## Start Data extract

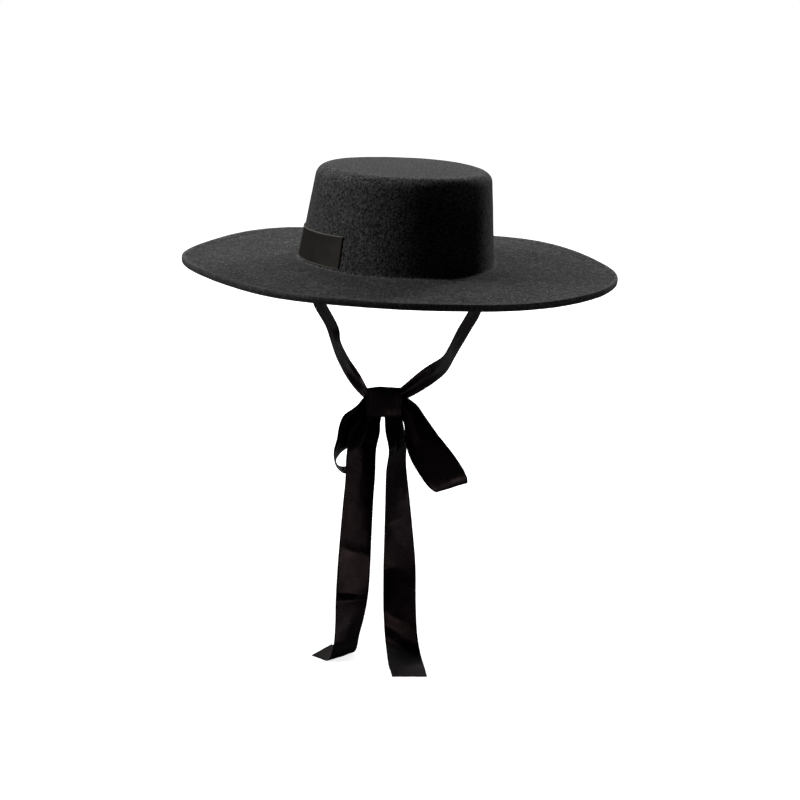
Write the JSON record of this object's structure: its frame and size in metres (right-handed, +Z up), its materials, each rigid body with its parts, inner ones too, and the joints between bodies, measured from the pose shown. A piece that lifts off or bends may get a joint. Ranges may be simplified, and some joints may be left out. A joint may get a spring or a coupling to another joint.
{
  "type": "boater hat",
  "caption": "Flat-crowned, wide-brimmed felt hat in its worn form, with ribbon ties knotted in a bow below and hanging tails.",
  "frame": {"origin": "middle of the head opening, in the plane where the crown meets the brim", "axes": "+Z up through the crown, -Y the way the wearer faces, +X the wearer's left; the hat is rolled 2.8 degrees and tilted 1.2 degrees as worn"},
  "size_m": [0.3955, 0.4218, 0.4418],
  "materials": {
    "wool_felt": "matt fuzzy wool felt, charcoal black",
    "label_ribbon": "soft matt woven ribbon, brown black",
    "tie_ribbon": "ribbed ribbon, black, soft sheen"
  },
  "bodies": {
    "root": {"felt_body": "wool_felt", "side_label": "label_ribbon", "tie_right": "tie_ribbon", "tie_left": "tie_ribbon", "bow_knot": "tie_ribbon", "bow_loop_right": "tie_ribbon", "bow_loop_left": "tie_ribbon", "tie_tail_right": "tie_ribbon", "tie_tail_left": "tie_ribbon"}
  },
  "joints": []
}
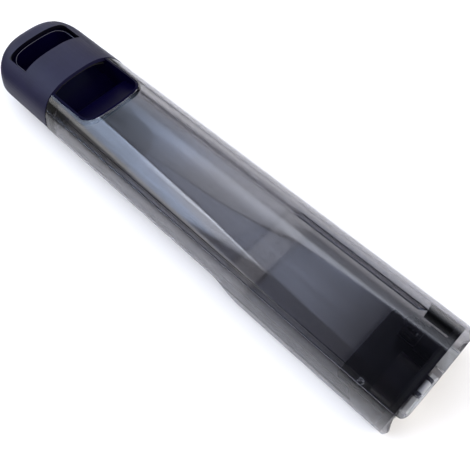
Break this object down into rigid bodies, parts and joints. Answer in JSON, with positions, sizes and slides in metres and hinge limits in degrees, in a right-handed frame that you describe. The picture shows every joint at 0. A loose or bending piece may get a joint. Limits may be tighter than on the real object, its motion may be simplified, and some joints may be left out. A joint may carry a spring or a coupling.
{
  "type": "clean water tank",
  "caption": "Long smoked clear water tank with a dark carrying cap, a finger grip, a foot with a hinged fill lid and a sprung outlet valve.",
  "frame": {"origin": "middle of the length and width, on the surface that the tank lies on", "axes": "+X along the tank from the cap to the foot, +Y across it, +Z from the rear face up to the arched front"},
  "size_m": [0.4434, 0.09, 0.0522],
  "materials": {
    "clear_shell": "polished, smoked transparent",
    "cap": "fine satin",
    "liner": "glossy",
    "dark_part": "smooth",
    "white_part": "smooth",
    "gasket": "soft matte",
    "pale_seal": "soft matte",
    "screw": "bright",
    "spring": "bright wire"
  },
  "bodies": {
    "tank": {"front_shell": "clear_shell", "rear_shell": "clear_shell", "handle_cap": "cap", "grip_liner": "liner", "bridge_plate": "dark_part", "bridge_screws": "screw", "top_gasket": "gasket", "cap_screws": "screw", "vent_valve": "pale_seal", "base_plug": "dark_part", "base_gasket": "gasket", "base_screws": "screw", "lid_pin": "screw", "valve_body": "white_part", "valve_oring": "gasket", "valve_spring": "spring", "spring_retainer": "dark_part", "inlet_strainer": "dark_part"},
    "lid": {"fill_lid": "white_part", "lid_gasket": "pale_seal"},
    "poppet": {"valve_poppet": "white_part", "poppet_seal": "gasket"}
  },
  "joints": [
    {"name": "fill_lid_hinge", "type": "hinge", "parent": "tank", "child": "lid", "pos_m": [0.2179, -0.017, 0.0438], "axis": [0, -1, 0], "range_deg": [0, 95]},
    {"name": "outlet_valve_slide", "type": "slide", "parent": "tank", "child": "poppet", "axis": [-1, 0, 0], "range_m": [0, 0.004], "stiffness_N_per_m": 300, "springref_m": -0.003, "deforming": ["valve_spring"]}
  ]
}
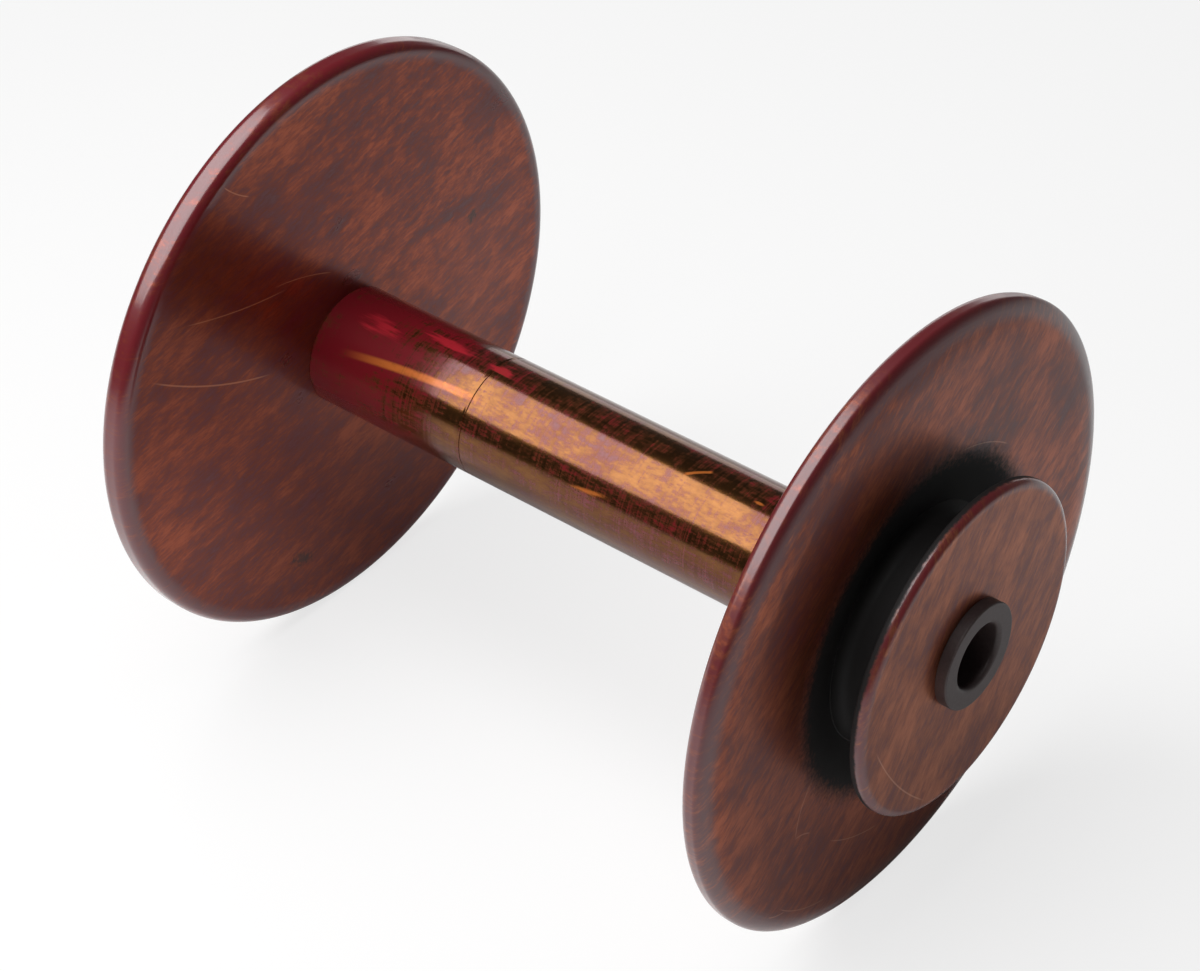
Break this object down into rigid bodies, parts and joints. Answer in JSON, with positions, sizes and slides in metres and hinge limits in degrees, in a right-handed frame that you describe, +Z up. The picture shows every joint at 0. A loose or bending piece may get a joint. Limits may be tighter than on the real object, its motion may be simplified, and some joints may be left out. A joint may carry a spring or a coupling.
{
  "type": "spinning wheel bobbin",
  "caption": "Turned wooden bobbin: a barrel between two round flanges, a grooved drive whorl on one end and a plain bush for the shaft in each end.",
  "frame": {"origin": "middle of the bobbin's length, on its axis", "axes": "+Y along the bobbin's axis, from the drive whorl towards the plain flange; +Z up with the bobbin lying on its two rims"},
  "size_m": [0.09, 0.117, 0.09],
  "materials": {
    "barrel_wood": "red-brown stained hardwood under gloss lacquer, grain along the barrel",
    "flange_wood": "red-brown stained hardwood under gloss lacquer, mottled figure across the disc",
    "whorl_wood": "red-brown stained hardwood under gloss lacquer, band groove stained nearly black",
    "bush_plastic": "matt dark grey plastic"
  },
  "bodies": {
    "root": {"barrel": "barrel_wood", "plain_flange": "flange_wood", "drive_flange": "flange_wood", "drive_whorl": "whorl_wood", "plain_end_bush": "bush_plastic", "drive_end_bush": "bush_plastic"}
  },
  "joints": []
}
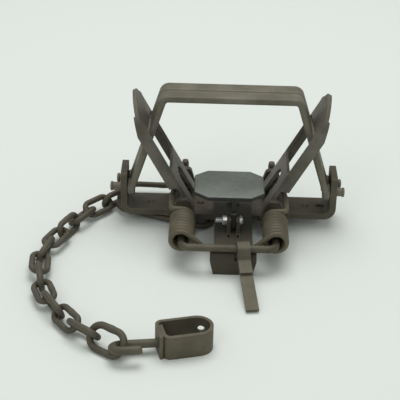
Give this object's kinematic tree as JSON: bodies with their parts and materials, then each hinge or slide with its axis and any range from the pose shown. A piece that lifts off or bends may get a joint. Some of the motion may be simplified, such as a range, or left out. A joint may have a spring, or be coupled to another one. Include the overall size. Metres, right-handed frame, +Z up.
{
  "type": "leghold trap",
  "caption": "Two-coil foothold trap, sprung: nested bow jaws on a flat base, coil-sprung levers, pan and dog, with a chain, swivel and strap clamp.",
  "frame": {"origin": "middle of the underside of the front foot, on the ground", "axes": "+X to the right along the base bar, +Y from the front foot to the jaws and the rear, +Z up"},
  "size_m": [0.2272, 0.233, 0.1056],
  "materials": {
    "waxed_steel": "dyed and waxed steel, satin",
    "chain_steel": "dyed round wire, satin",
    "strap_steel": "dyed strap with brown wear",
    "zinc_steel": "bright zinc",
    "black_plastic": "moulded, satin"
  },
  "bodies": {
    "base": {"base_bar": "waxed_steel", "cross_plate": "waxed_steel", "base_rivets": "waxed_steel", "ring_keeper": "waxed_steel", "keeper_rivets": "waxed_steel", "spring_rod": "waxed_steel", "left_spring": "waxed_steel", "right_spring": "waxed_steel", "pan_bolt": "zinc_steel", "pan_nut": "zinc_steel"},
    "front_jaw": {"front_jaw": "waxed_steel"},
    "rear_jaw": {"rear_jaw": "waxed_steel"},
    "left_lever": {"left_lever": "waxed_steel"},
    "right_lever": {"right_lever": "waxed_steel"},
    "pan": {"pan": "black_plastic"},
    "dog": {"dog": "waxed_steel"},
    "d_ring": {"d_ring": "chain_steel"},
    "chain_link_01": {"chain_link_01": "chain_steel"},
    "chain_link_02": {"chain_link_02": "chain_steel"},
    "chain_link_03": {"chain_link_03": "chain_steel"},
    "chain_link_04": {"chain_link_04": "chain_steel"},
    "chain_link_05": {"chain_link_05": "chain_steel"},
    "chain_link_06": {"chain_link_06": "chain_steel"},
    "chain_link_07": {"chain_link_07": "chain_steel"},
    "chain_link_08": {"chain_link_08": "chain_steel"},
    "chain_link_09": {"chain_link_09": "chain_steel"},
    "chain_link_10": {"chain_link_10": "chain_steel"},
    "chain_link_11": {"chain_link_11": "chain_steel"},
    "chain_link_12": {"chain_link_12": "chain_steel"},
    "chain_link_13": {"chain_link_13": "chain_steel"},
    "swivel_eye": {"swivel_eye": "chain_steel"},
    "strap_clamp": {"strap_clamp": "strap_steel"}
  },
  "joints": [
    {"name": "left_lever_swing", "type": "hinge", "parent": "base", "child": "left_lever", "pos_m": [-0.037, 0.0796, 0.02005], "axis": [0, -1, 0], "range_deg": [0, 58], "stiffness_Nm_per_rad": 6, "springref_deg": -1.72, "deforming": ["left_spring"]},
    {"name": "right_lever_swing", "type": "hinge", "parent": "base", "child": "right_lever", "pos_m": [0.03, 0.0796, 0.02005], "axis": [0, 1, 0], "range_deg": [0, 58], "stiffness_Nm_per_rad": 6, "springref_deg": -1.72, "deforming": ["right_spring"]},
    {"name": "front_jaw_swing", "type": "hinge", "parent": "base", "child": "front_jaw", "pos_m": [-0.0035, 0.0729, 0.0283], "axis": [1, 0, 0], "range_deg": [0, 29]},
    {"name": "rear_jaw_swing", "type": "hinge", "parent": "base", "child": "rear_jaw", "pos_m": [-0.0035, 0.0863, 0.0283], "axis": [-1, 0, 0], "range_deg": [0, 29]},
    {"name": "pan_tilt", "type": "hinge", "parent": "base", "child": "pan", "pos_m": [0, 0.0316, 0.025], "axis": [1, 0, 0], "range_deg": [-6, 6]},
    {"name": "dog_swing", "type": "hinge", "parent": "base", "child": "dog", "pos_m": [0.0065, 0.0006, 0.02005], "axis": [-1, 0, 0], "range_deg": [0, 110]},
    {"name": "ring_swing", "type": "hinge", "parent": "base", "child": "d_ring", "pos_m": [-0.0169, 0.0796, 0.00415], "axis": [0, -0.9982, -0.0599], "range_deg": [0, 60]},
    {"name": "chain_link_01_turn", "type": "hinge", "parent": "d_ring", "child": "chain_link_01", "pos_m": [-0.0834, 0.0988, 0.007], "axis": [0, 0, 1], "range_deg": [-6, 2]},
    {"name": "chain_link_02_turn", "type": "hinge", "parent": "chain_link_01", "child": "chain_link_02", "pos_m": [-0.09602, 0.08527, 0.007], "axis": [0, 0, 1], "range_deg": [-6, 2]},
    {"name": "chain_link_03_turn", "type": "hinge", "parent": "chain_link_02", "child": "chain_link_03", "pos_m": [-0.1084, 0.07152, 0.007], "axis": [0, 0, 1], "range_deg": [-6, 2]},
    {"name": "chain_link_04_turn", "type": "hinge", "parent": "chain_link_03", "child": "chain_link_04", "pos_m": [-0.11736, 0.05534, 0.007], "axis": [0, 0, 1], "range_deg": [-6, 2]},
    {"name": "chain_link_05_turn", "type": "hinge", "parent": "chain_link_04", "child": "chain_link_05", "pos_m": [-0.12518, 0.03857, 0.007], "axis": [0, 0, 1], "range_deg": [-6, 2]},
    {"name": "chain_link_06_turn", "type": "hinge", "parent": "chain_link_05", "child": "chain_link_06", "pos_m": [-0.13211, 0.02142, 0.007], "axis": [0, 0, 1], "range_deg": [-6, 1]},
    {"name": "chain_link_07_turn", "type": "hinge", "parent": "chain_link_06", "child": "chain_link_07", "pos_m": [-0.13659, 0.00347, 0.007], "axis": [0, 0, 1], "range_deg": [-6, 1]},
    {"name": "chain_link_08_turn", "type": "hinge", "parent": "chain_link_07", "child": "chain_link_08", "pos_m": [-0.1353, -0.01498, 0.007], "axis": [0, 0, 1], "range_deg": [-6, 1]},
    {"name": "chain_link_09_turn", "type": "hinge", "parent": "chain_link_08", "child": "chain_link_09", "pos_m": [-0.13177, -0.03314, 0.007], "axis": [0, 0, 1], "range_deg": [-6, 1]},
    {"name": "chain_link_10_turn", "type": "hinge", "parent": "chain_link_09", "child": "chain_link_10", "pos_m": [-0.12544, -0.05053, 0.007], "axis": [0, 0, 1], "range_deg": [-6, 1]},
    {"name": "chain_link_11_turn", "type": "hinge", "parent": "chain_link_10", "child": "chain_link_11", "pos_m": [-0.11564, -0.06622, 0.007], "axis": [0, 0, 1], "range_deg": [-6, 1]},
    {"name": "chain_link_12_turn", "type": "hinge", "parent": "chain_link_11", "child": "chain_link_12", "pos_m": [-0.1045, -0.08099, 0.007], "axis": [0, 0, 1], "range_deg": [-6, 1]},
    {"name": "chain_link_13_turn", "type": "hinge", "parent": "chain_link_12", "child": "chain_link_13", "pos_m": [-0.09013, -0.09263, 0.007], "axis": [0, 0, 1], "range_deg": [-6, 1]},
    {"name": "swivel_turn", "type": "hinge", "parent": "chain_link_13", "child": "swivel_eye", "pos_m": [-0.07251, -0.10497, 0.008], "axis": [0, 0, 1], "range_deg": [-6, 1]},
    {"name": "clamp_spin", "type": "hinge", "parent": "swivel_eye", "child": "strap_clamp", "pos_m": [-0.04923, -0.09718, 0.00687], "axis": [0.9903, 0.1392, 0], "continuous": true}
  ],
  "couplings": [
    {"joint": "right_lever_swing", "follows": "left_lever_swing", "ratio": 1},
    {"joint": "front_jaw_swing", "follows": "left_lever_swing", "ratio": 0.5},
    {"joint": "rear_jaw_swing", "follows": "left_lever_swing", "ratio": 0.5}
  ]
}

## End Data extract

Give the number of lines where the string "between" occurs, without any further text.

2